In the first comparison, the cost of the centralized cabling solution is 5% higher than the hierarchical star architecture. “The perception is that fiber is 30 to 50% more than copper,” says Harman. “In fact, this finding is within the statistical range of error for the model, and shows that users really need to input their own pricing to get a comparison that is accurate for their situation.”
When comparing the horizontal star architecture to the FTTE solutions, a low-density FTTE architecture proves to be 30.5% less expensive than the traditional hierarchical star network.
“The added benefit to this design,” says Harman, “is that it is a completely non-blocking architecture.
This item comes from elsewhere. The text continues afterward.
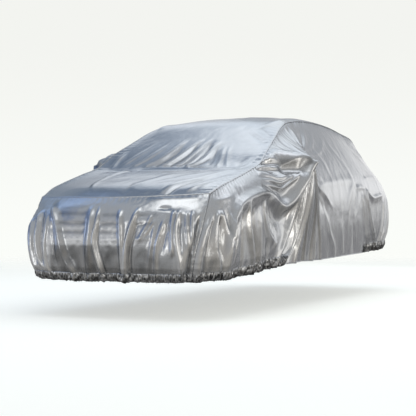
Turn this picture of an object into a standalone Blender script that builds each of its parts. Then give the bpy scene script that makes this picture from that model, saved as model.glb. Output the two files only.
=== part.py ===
"""Fitted car cover of silver cloth in its draped form, hollow inside.

Five sewn panels: a long one on top, from the low front part up the slope to the crown, and
four that hang from its rim to the hem. The front faces -Y, the left side is +X, and +Z is up.
The tables give heights above the ground. The origin is on the underside of the crown, so the
ground lies ROOF_HEIGHT below it.
"""
import bpy
import numpy as np

# ------------------------------------------------------------------ driving sizes, in metres
CLOTH = 0.002             # thickness of the cloth
SEAM_GAP = 0.0003         # clear gap between two panels at a sewn seam
ROOF_HEIGHT = 1.748       # underside of the crown, above the ground

# The top panel: one row for each cross-section, from its front edge to its rear edge.
# mid_* is on the centre line and edge_* on the seam of the left side. crown is the
# exponent of the cross-section: 2 is an arc, more is flatter with rounder shoulders.
TOP_COLUMNS = ("mid_y", "mid_z", "edge_x", "edge_y", "edge_z", "crown")
TOP_SECTIONS = (
    (-2.220, 0.955, 0.800, -2.020, 0.985, 2.0),   # front edge
    (-2.110, 1.025, 0.815, -1.910, 1.030, 2.2),
    (-1.680, 1.125, 0.822, -1.650, 1.102, 2.6),   # middle of the low front part
    (-1.330, 1.192, 0.822, -1.320, 1.190, 2.8),
    (-1.080, 1.236, 0.800, -1.060, 1.262, 2.4),   # foot of the slope
    (-0.870, 1.362, 0.778, -0.880, 1.362, 2.4),
    (-0.620, 1.512, 0.735, -0.650, 1.470, 2.6),
    (-0.330, 1.668, 0.672, -0.330, 1.600, 2.8),   # head of the slope
    (0.000, 1.748, 0.625, 0.000, 1.668, 3.0),
    (0.700, 1.765, 0.612, 0.700, 1.700, 3.2),     # middle of the crown
    (1.450, 1.735, 0.588, 1.450, 1.655, 3.2),
    (2.010, 1.655, 0.550, 1.980, 1.580, 3.0),
    (2.190, 1.540, 0.530, 2.120, 1.510, 2.2),     # rear edge
)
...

This is a very important consideration when supporting a converged network.”
Harman explains that the FTTE architecture’s flexibility means that users can leverage the reach of fiber cable to bring the bandwidth closer, but they can choose to make the drop from the telecom enclosure to the desktop using any of a variety of options-fiber, UTP or wireless.
Comparing a high-density FTTE architecture to a horizontal star architecture, according to the FOLS model, suggests that even greater savings can be achieved-a 41.8% savings by using the high-density FTTE architecture.
“This is by far the least expensive and most flexible option available to designers today,” claims Harman. “While this solution is not completely non-blocking, it still offers better performance than a UTP/fiber network, at a significant cost savings.”
FOLS says more than 1,500 people downloaded the first two generations of the model. To date, more than 500 people have downloaded the third-generation model.